If you've any rotted garden compost that's ready to use, this is a good time to dump it around the more mature garden plants and trees as a thick mulch. I use up to about half a barrow-load around young trees and large shrubs. It looks a bit odd at first with brown mounds at the bottom of the trunk, but it soon gets mixed in by the worms and continues to rot and improve the soil. The effect is far from immediate, but within a year or two, it's quite noticeable, the improvement in soil texture and the slow-release fertiliser effect it has will boost anything you place it around. Just be careful not to bury small plants with it, or put it where you plan to plant bedding plants over the next couple of months or so - it will help them too, it's just that garden compost tends to be rather too coarsely textured for small plants to cope with.
Archive - selected parts of previous year's newsletters from this month
I don't know if it's the fact it hasn't been very warm yet or that I'm suffering from a winter lethargy still, but I'm finding it difficult to get going with my planting plans this year. I've some small Surfinia Petunias that I need to pot on to larger containers and seeds to sow, normally, they would be rather late, but I don't think it will make much difference because of the temperatures mean that not much growth has been missed out on so far.

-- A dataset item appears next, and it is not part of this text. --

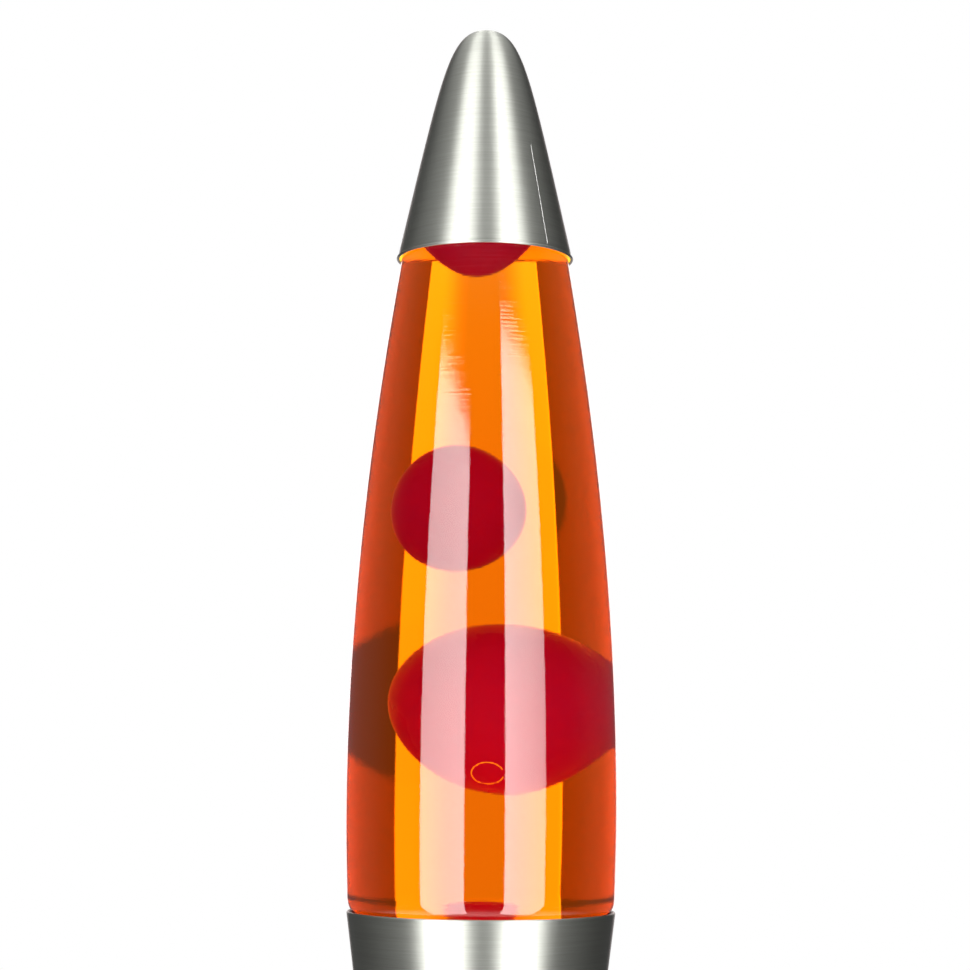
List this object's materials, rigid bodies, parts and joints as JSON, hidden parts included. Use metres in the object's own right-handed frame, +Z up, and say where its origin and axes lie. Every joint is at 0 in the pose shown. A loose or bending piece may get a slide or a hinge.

Spring is a miracle time in the garden. We try to keep the garden interesting in the winter, but I think what really happens is that our expectations change. The few stalwart (but very much appreciated) winter flowering shrubs that seemed so wonderful a month or so ago would be rather dull compared to the embarrassment of riches in the spring when half the world seems to be in flower.
Spring also stirs gardeners into action and sometimes the result is as with spring flowering shrubs. A spectacular effort for a short time followed by very little for the rest of the year. This is I think the reason that there are quite so many spring flowers planted in gardens. The reluctant or seasonal gardener goes off to the nursery or garden centre and buys what looks good there and then. The result - gardens full of plants that look fabulous at the time of year that you first went plant shopping and pretty dull the rest of the time.
Still, I thank them all for making the overall display brighter and more exuberant if a little too fleeting.
330 days of mowing the lawn - Climate change is meaning that we are getting more and more growing days in the year. In central and southern England, there are now 330 days in the growing season, more than a month more than there was a century ago. Over the last 20 years the pace of change has accelerated giving an extra day per year. This according to the Tyndall Research Centre for Climate Change Research at the University of East Anglia. The growing season starts when the average temperature is over 5°C for five consecutive days and ends with five days below 5°C. The blame lies with the greenhouse effect due to a build up of "greenhouse gases".
The immediate effect on the gardener is that everything is growing longer and shooting earlier, grass, spring bulbs, spring buds etc. In the autumn, things are happening later, last year beech leaves turned colour on average 3 days later and field maple 5 days later. Many birds too are leaving later in the season or in some cases not at all. It also means that pests such as aphids are not being killed off as they used to be
Rory - Winter's over as far as my resident robin and his robin rivals and blackbird chums are concerned. The birds are to be seen more and more with twigs, straw and the like in their beaks, and they are all more interested in each other, as mates or rivals, almost as much as they are in the food that I put out.
Why do birds like bread so much? I've tried all sorts this winter, all kinds of left overs have been placed on the bird table to tempt the avian palate. Here's me worrying about supplying a balanced diet, whatever I put out, the bread always goes first. I've had to take down bits of prime fat cut from gammon joints because they're in danger of going rancid before they're eaten. I've put out chicken carcasses (we've a walled garden and cats rarely get in) expecting them to be picked clean. The odd starling has had a bit of a go at it, but it's always the bread that has gone first. They even seem to prefer white to brown irrespective of species, robin, blackbird, blue tits. collared dove, whatever.
Perhaps it's the bird equivalent of fast food, or maybe it's more comforting when it's cold and miserable.